In Syria, Putin’s long-term strategy appears to have won him control of the battlespace, following US President Donald Trump’s surprise decision to withdraw US troops, a pullout likely to affect the British and French presence in the region.

The Kremlin also displayed its prowess and intent with Vostok 2018, a huge multi-faceted military exercise in the Russian Far East. This was the largest military drill held by any nation since the end of the Cold War, involving 300,000 personnel and 36,000 vehicles, plus small contingents from China and Mongolia.

Yet the year has not been a total success for Russian hardware, or its Russian military.

Syrian mishap

In September, a Russian surveillance aircraft was shot down by its Syrian allies during an Israeli air force strike on Syria. All 15 crew members on board the plane were killed.

Relations with Israel were strained as a furious Moscow accused Tel Aviv of using the Russian aircraft to shield its planes that staged the raid. Shortly after, the Kremlin said it would offer Damascus its cutting-edge S-300 surface-to-air missiles (SAMs), as well as related electronic warfare capabilities. Now, from the Russian base in Khmeimim in Syria, S-400 “Triumf” SAMs cover most of Syria, Lebanon, and even northern Israel.

All these air-defense systems were fully deployed by early December, according to the Washington-based Institute for the Study of War. And The Jerusalem Post noted that the new missile system would “severely limit Israel’s ability to launch strikes against Iranian forces in the country.”

Yet Israel, which wields one of the most formidable air forces on earth, called all bluffs on Tuesday when it unleashed air strikes on what are believed to have been Iranian targets near Damascus.

Syrian media claimed their air-defense network shot down many of the surface-to-air missiles fired, while Moscow accused Israel of putting civilian airliners in peril. However, neither Moscow nor Damascus claimed that any Israeli aircraft had been downed, while Syrian media admitted that a military base had been hit. Russian sources said that Syria had not fully activated its air-defense net to avoid endangering airliners – a statement that appears to reveal gaps in the system.

Bungling spies IDed, captured

Also in 2018, the Kremlin’s once-feared military intelligence arm, GRU – a unit believed to have played a central role in the highly successful and virtually bloodless Russian seizure of Crimea in 2014 – emerged red-faced from botched operations in Western Europe.

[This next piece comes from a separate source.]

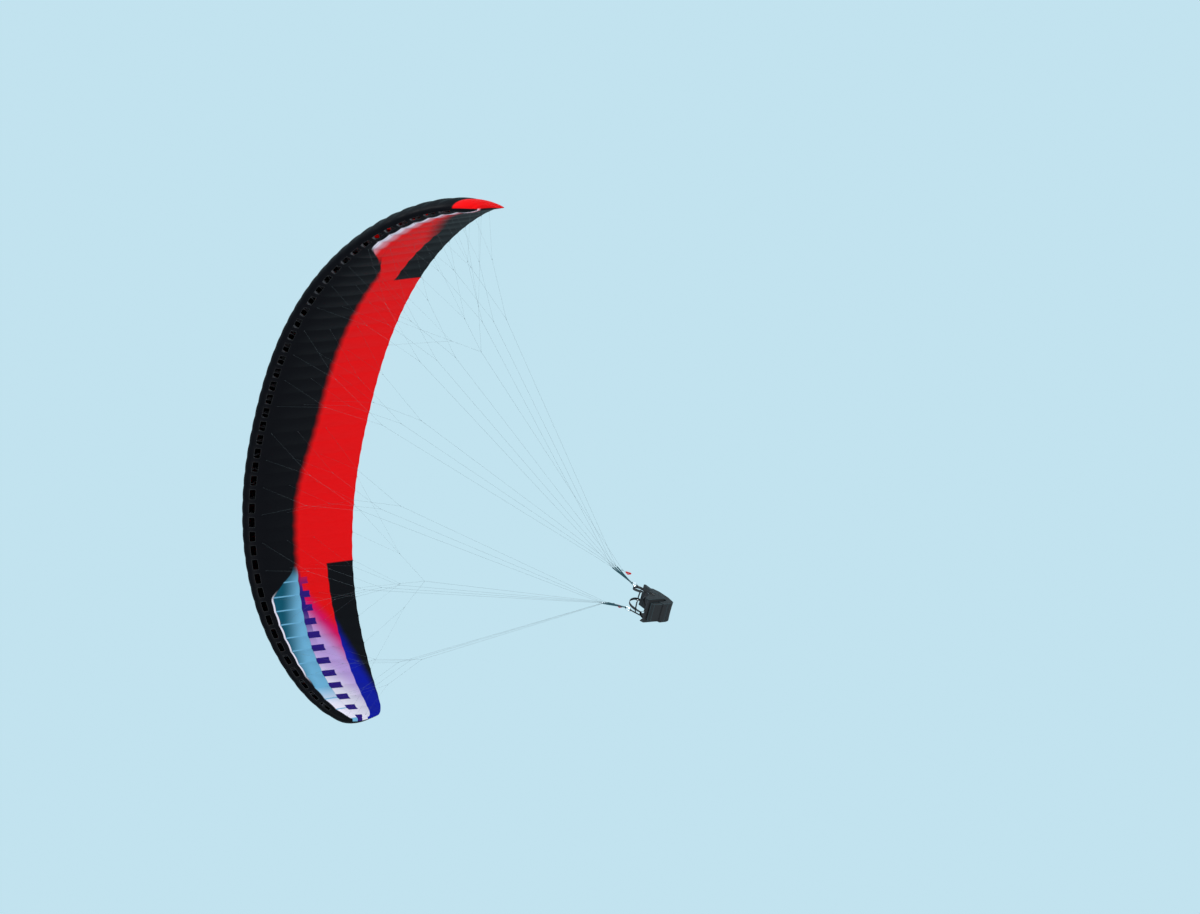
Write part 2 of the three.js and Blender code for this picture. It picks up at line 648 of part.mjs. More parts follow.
// Shoulder straps from the top of the back rest over the shoulders to the hips
const SHOULDER = [
  [95, 268, 81.5], [96, 262, 118], [100, 225, 148], [108, 150, 150], [118, 70, 112], [132, 12, 40],
  [148, -8, -60], [160, 6, -135], [172, 30, -198],
];
const route = (points) => points.map(([x, y, z]) => vec(x, y, z));
addHarness('shoulder_strap', band(route(SHOULDER), 42, 8, vec(1, 0, 0)), 'padding', addPair);

// Chest strap between the main straps
const inner = HANG_X - WEB.width / 2 - SEAM;
const CHEST = [
  [inner, 0, -112], [inner - 16, -9, -112], [inner - 40, -20, -112], [70, -32, -112], [0, -35, -112],
];
const mirrored = CHEST.slice(0, -1).reverse().map(([x, y, z]) => [-x, y, z]);
addHarness('chest_strap', band(route([...CHEST, ...mirrored]), 25, 3, vec(0, 0, 1)), 'webbing');

// Leg straps: from each hip over the thigh to the middle of the seat's front
const LEG = [
  [177.4, -110, -390], [176, -110, -345], [150, -112, -300], [105, -125, -300], [60, -165, -365],
  [28, -190, -424], [0, -190, -429.4],
];
const legBand = (points) => band(route(points), 38, 4, vec(0, 1, 0));
const legs = [1, -1].map((hand) => legBand(LEG.map(([x, y, z]) => [hand * x, y, z])));
const legTab = legBand([[-25, -190, -429.4], [25, -190, -429.4]]);
addHarness('leg_straps', joinAll([...legs, legTab]), 'webbing');

export default paraglider;
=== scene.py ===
# %% [markdown]
# # A paraglider in flight
# The imported model is the frame. Each piece below is worked out where its solid lies, in metres, with
# +Z up and flight along -Y, and most of them ride on one of the frame's bodies. The wing is one
# formula: a rib number, a chord fraction and a side give a point of the cloth, so every piece that is
# sewn or tied to the cloth asks the same formula where to go.

# %% Load the frame
import math

import bmesh
import bpy
import numpy as np
from mathutils import Matrix, Vector


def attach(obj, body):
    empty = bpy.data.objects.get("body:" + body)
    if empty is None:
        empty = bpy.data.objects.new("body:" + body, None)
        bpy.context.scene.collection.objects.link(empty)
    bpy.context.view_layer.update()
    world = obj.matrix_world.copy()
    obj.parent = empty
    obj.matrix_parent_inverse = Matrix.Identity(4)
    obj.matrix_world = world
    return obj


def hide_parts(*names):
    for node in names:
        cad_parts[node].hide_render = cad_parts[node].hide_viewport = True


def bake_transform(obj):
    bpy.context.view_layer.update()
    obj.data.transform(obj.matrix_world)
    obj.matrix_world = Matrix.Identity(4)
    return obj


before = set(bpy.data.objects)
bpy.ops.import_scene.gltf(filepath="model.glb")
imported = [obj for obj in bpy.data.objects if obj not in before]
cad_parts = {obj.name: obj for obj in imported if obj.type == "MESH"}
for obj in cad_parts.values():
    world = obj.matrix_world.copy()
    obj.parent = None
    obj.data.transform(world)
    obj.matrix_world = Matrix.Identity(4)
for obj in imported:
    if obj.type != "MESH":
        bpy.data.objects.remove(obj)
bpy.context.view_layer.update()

# %% [markdown]
# ## Camera
# The wing is seen from in front and below, with the camera rolled so far that the span runs up the
# picture. The camera stands just over the floor. It is turned, not shifted, so that its aim point
# falls at its pixel: a shift would follow the camera into every other view.

# %% Camera
PHOTO_WIDTH, PHOTO_HEIGHT = 1200, 914
SENSOR = 36.0
AIM_POINT = np.array([0.0, 0.0, -2.856])
AIM_PIXEL = (417.7, 479.3)
VIEW_DISTANCE = 60.0
PIXELS_PER_METRE = 59.88
LOOK_UP, LOOK_ACROSS, ROLL = (math.radians(angle) for angle in (38.51, 22.682, -61.698))
CLIP_END = 1000


def unit(vector):
    """The vector over its own length, along the last axis."""
    vector = np.asarray(vector, float)
    return vector / np.linalg.norm(vector, axis=-1, keepdims=True)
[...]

Following months of angry, vocal and often derisory denials by Moscow of any responsibility in the unsuccessful nerve agent attack on double agent Sergei Skripal in Salisbury in the UK in March, two Russian nationals were identified by British police as suspects, in September. After, Moscow presented the two as innocent sightseers in a TV interview, only for their identities as GRU officers to be revealed by investigative website Bellingcat. That expose was subsequently confirmed by journalists in Russia, who visited the home villages of both men.

Then, in October, four GRU agents were arrested by Dutch police in a car near the Organization for the Prohibition of Chemical Weapons in the Hague. Their car was packed with hacking gear, but when it came to sanitizing their equipment, the agents had been extremely unprofessional. One of the captured men had a cellphone that had been activated at GRU Headquarters in Moscow, and a taxi receipt from GRU Headquarters to Moscow Airport was discovered by Dutch authorities.

These operations follow a botched coup in Montenegro in 2016, in which GRU was allegedly implicated.

The blunders by GRU, believed to be the largest and most powerful of Russia’s spy agencies, caused national damage, given the expulsion of Russian diplomats from multiple countries. They also embarrassed Russian media outlets, which had backed their government and denigrated British claims of GRU involvement in the Skripal case.

The fate of recent chiefs of the agency suggest that heading GRU is a stressful job.

On 21 November, Russia’s RT media outlet reported that GRU’s chief Igor Korobov, 62, had died after a “long and serious illness,” having headed the agency for just two years. It noted that his predecessor Igor Sergun, 58, had also passed away, reportedly of a heart attack, after running the agency for five years.